Sunday, September 05, 2004

A Thin, Lanky Boy

Let's face it, I look like a geek. Not that the reactions I get from that is all bad. On one hand, people usually pity me and underestimate me: they think I'll crumble with with one flick. On the other hand, they may feel threatened because I do look like a geek: they expect me to be knowledgeable and the like. And there's also the possibility that because I look weak, I'm the perfect target for abuses or intimidation. Four years of high school taught me how to handle that.

(Un)Fortunately, all these impressions people have are based on sight. When I'm say, on the phone, or online, people don't get those impressions. All I have is my wits, and hopefully, my skills as a writer (when online).

Servant vs Leader

I actually have qualities of both. I'm eager to serve others, and similarly, I am aware of other people (and what they're capable of), how to entice them, maintain responsibility, and plan for a future goal. Although honestly, I prefer the former.

I mean where you're the leader, most (not all!) of the burden of responsibility falls upon you. If you made the wrong decision (or plan) and everyone else does their job 100%, you fail not only yourself but the rest of the group as well. And of course, leader-types tend to disassociate themselves from their members (no matter how much they try against it), either because they try to be impartial to the rest of the group, or they are isolated by the group because he/she is their "leader" (I mean do any of you, for example, have regular lunches or dinners with your boss [in a regular work environment] wherein you're the one doing the inviting?).

Serving is as easy as doing what you're told. It may sometimes be difficult, but at least the instructions you're given are clear. You don't have to formulate what to do: it's already been decided (by the leader). And if you somehow screw up, sometimes, it doesn't result in the collapse of the whole group (note that I said sometimes... some delegated tasks are after all integral to the entire group and may result in everyone's failure if it is not accomplished). There's also more camaderie among members than among leaders and his members (in fact, members usually unite because their leader is either "great" or they all hate his guts).

In high school, since I am the class outcast, I do get passed around the various social circles. If I'm lucky, I'm usually with the "smart" group (which is in fact only run by one smart person and the rest are made up of his friends who aren't lazy). There's no need for me to be the leader-type there. And of course, there are also times when I end up with the less-desired people (i.e. the delinquents, the bullies, the lazy people). At that point, I know I can't relax because if I do, it'll result in the failure of all.
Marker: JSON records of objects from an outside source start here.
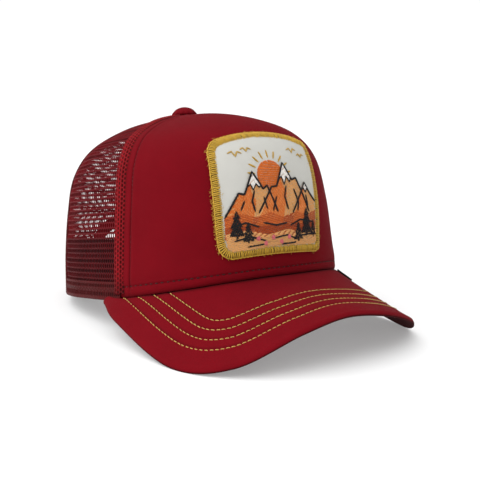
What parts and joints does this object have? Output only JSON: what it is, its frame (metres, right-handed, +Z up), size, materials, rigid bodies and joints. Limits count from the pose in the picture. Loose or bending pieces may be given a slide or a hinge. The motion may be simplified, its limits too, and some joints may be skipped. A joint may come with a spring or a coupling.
{
  "type": "trucker cap",
  "caption": "Trucker cap with a padded cloth front, net sides and back, a curved visor, a top button, a snap strap and an embroidered front patch.",
  "frame": {"origin": "centre of the cap's box on the surface that the cap stands on", "axes": "+Z up, -Y the way the visor points, +X the wearer's left; the cap is tipped back as it rests by itself"},
  "size_m": [0.1878, 0.2666, 0.1393],
  "materials": {
    "crimson_cloth": "plain woven cotton over a stiff foam backing, dull",
    "crimson_visor_cloth": "plain woven cotton stretched over a stiff board, dull",
    "crimson_net": "open knitted net, slightly shiny threads",
    "crimson_tape": "net doubled over cloth, sewn down",
    "black_cloth": "soft woven sweatband",
    "black_plastic": "bendable moulded plastic, satin",
    "patch_cloth": "white twill with embroidery",
    "gold_thread": "rayon thread, soft shine",
    "khaki_thread": "sewing thread, dull",
    "label_cloth": "tightly woven label"
  },
  "bodies": {
    "root": {"front_panel": "crimson_cloth", "net_side_right": "crimson_net", "net_side_left": "crimson_net", "net_back_right": "crimson_net", "net_back_left": "crimson_net", "seam_strip_right": "crimson_tape", "seam_strip_left": "crimson_tape", "top_button": "crimson_cloth", "visor": "crimson_visor_cloth", "sweatband": "black_cloth", "arch_binding": "crimson_cloth", "strap_with_holes": "black_plastic", "strap_with_pegs": "black_plastic", "patch_ground": "patch_cloth", "patch_border": "gold_thread", "side_label": "label_cloth"}
  },
  "joints": []
}
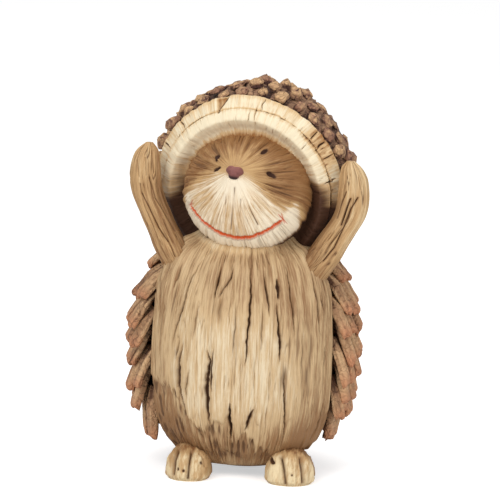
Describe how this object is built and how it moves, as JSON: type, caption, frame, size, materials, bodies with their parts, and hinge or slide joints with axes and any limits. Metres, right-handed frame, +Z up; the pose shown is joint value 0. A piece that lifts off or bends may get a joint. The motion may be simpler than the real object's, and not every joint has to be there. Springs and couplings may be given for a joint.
{
  "type": "hedgehog figurine",
  "caption": "Upright hedgehog figurine in carved wood and bark, with raised arms, a tilted smiling face and a wide knobbed cap.",
  "frame": {"origin": "middle of the figure's footprint, on the surface it stands on", "axes": "+X to the viewer's right when the face is seen, +Y to the back, +Z up"},
  "size_m": [0.1228, 0.1182, 0.2006],
  "materials": {
    "core_wood": "dark stained wood, mostly hidden under the quills",
    "belly_wood": "pale split wood with an upright grain, dark cracks and a brown wash at the edges",
    "limb_wood": "light brown wood with long grooves",
    "face_wood": "light brown wood grained outwards from the nose, paler on the muzzle, with a red-orange mouth line",
    "nose_stain": "purple-brown stain",
    "cap_bark": "rough brown bark",
    "cap_wood": "cream wood with checks running outwards",
    "knob_bark": "rough brown bark with tan tips and purple-brown hollows",
    "quill_bark": "rough brown bark with orange-brown ends",
    "dowel_wood": "plain turned wood"
  },
  "bodies": {
    "root": {"torso_core": "core_wood", "belly_panel": "belly_wood", "right_foot": "limb_wood", "left_foot": "limb_wood", "right_arm": "limb_wood", "left_arm": "limb_wood", "head": "face_wood", "nose": "nose_stain", "cap_cup": "cap_bark", "cap_rim": "cap_wood", "cap_band": "cap_wood", "cap_knobs_1": "knob_bark", "cap_knobs_2": "knob_bark", "cap_knobs_3": "knob_bark", "cap_knobs_4": "knob_bark", "cap_knobs_5": "knob_bark", "cap_knobs_6": "knob_bark", "cap_knobs_7": "knob_bark", "cap_knobs_8": "knob_bark", "cap_knobs_9": "knob_bark", "quill_row_1": "quill_bark", "quill_row_2": "quill_bark", "quill_row_3": "quill_bark", "quill_row_4": "quill_bark", "quill_row_5": "quill_bark", "quill_row_6": "quill_bark", "quill_row_7": "quill_bark", "quill_row_8": "quill_bark", "neck_dowel": "dowel_wood", "shoulder_dowels": "dowel_wood", "foot_dowels": "dowel_wood"}
  },
  "joints": []
}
That's usually the point that really challenges me, since they're far from the "optimal" choice people would usually make, yet they are actually quite capable, if you only know how to encourage them and recognize which tasks they should be delegated (i.e. you don't delegate problem solving to someone who's bad at Math... but he can take down notes or jot down what you're saying).
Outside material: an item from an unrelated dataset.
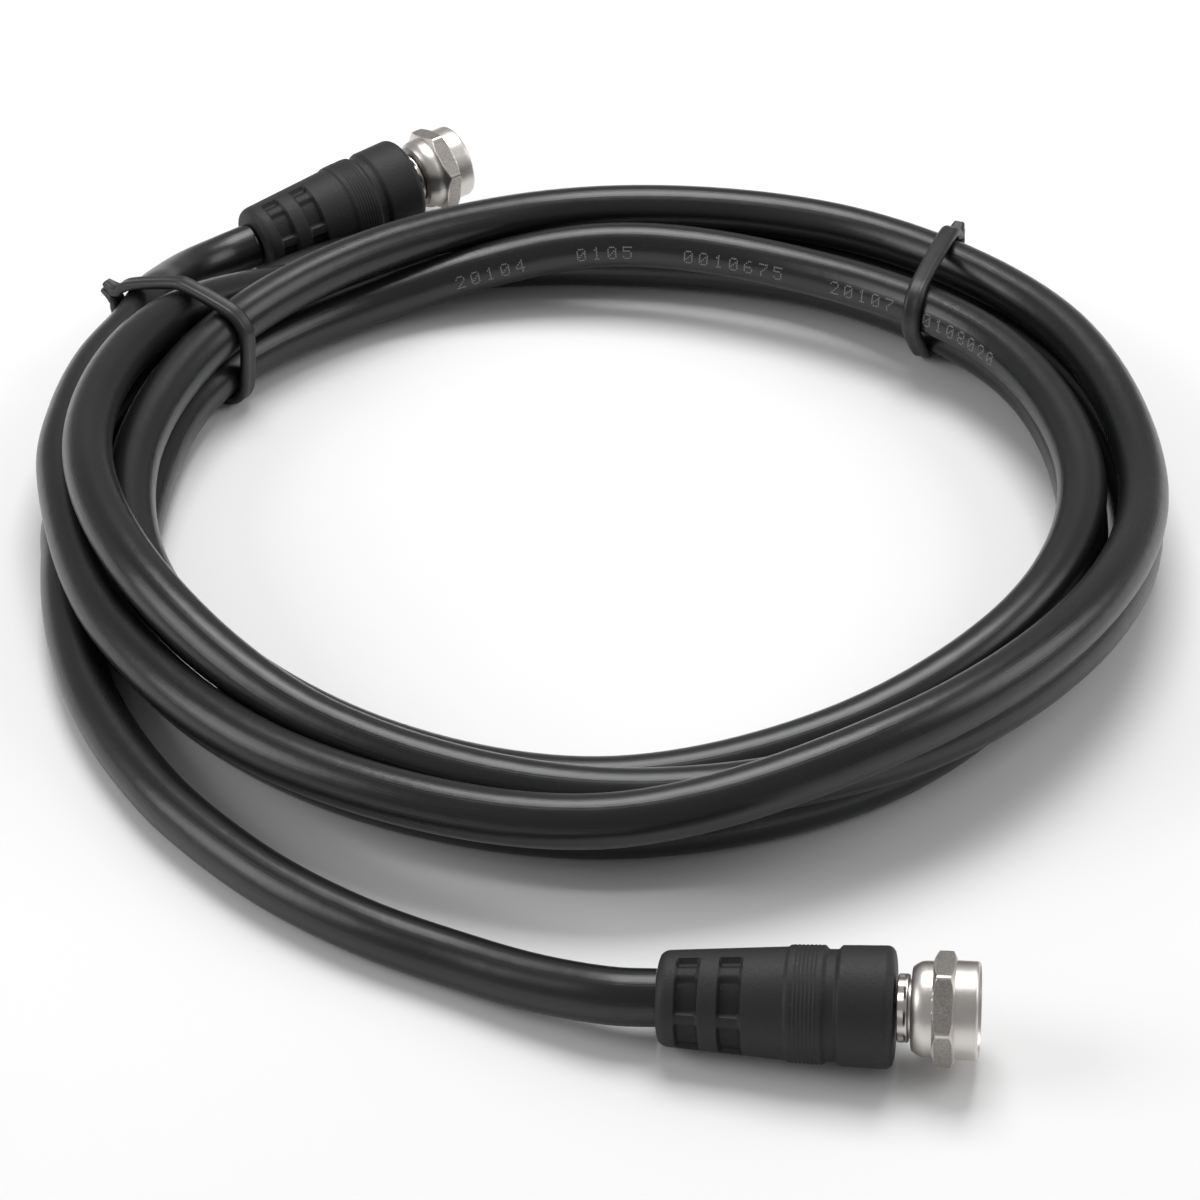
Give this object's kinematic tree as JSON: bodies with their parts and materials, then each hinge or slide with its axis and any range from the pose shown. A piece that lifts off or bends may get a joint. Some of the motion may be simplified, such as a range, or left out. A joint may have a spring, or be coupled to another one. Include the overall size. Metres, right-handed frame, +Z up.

And there are also instances when being a "servant" allows you more freedom. For example, in writing, editorship is usually the goal of some writers. Being freelance or a regular writer could be considered being in service, while that of an editor as leadership. When you're the former, you can write (although you don't necessarily decide what you write). With the latter, yes, you do get to meet a lot of writers, and get to assign tasks to others, but sometimes, amidst all the planning and editing, you yourself don't get to write as much. Sure, the pay is higher, but the burden's also larger.

Of course there are some fortunate people who manage to balance the two. Unfortunately, I'm not one of them. At least not at this point in time.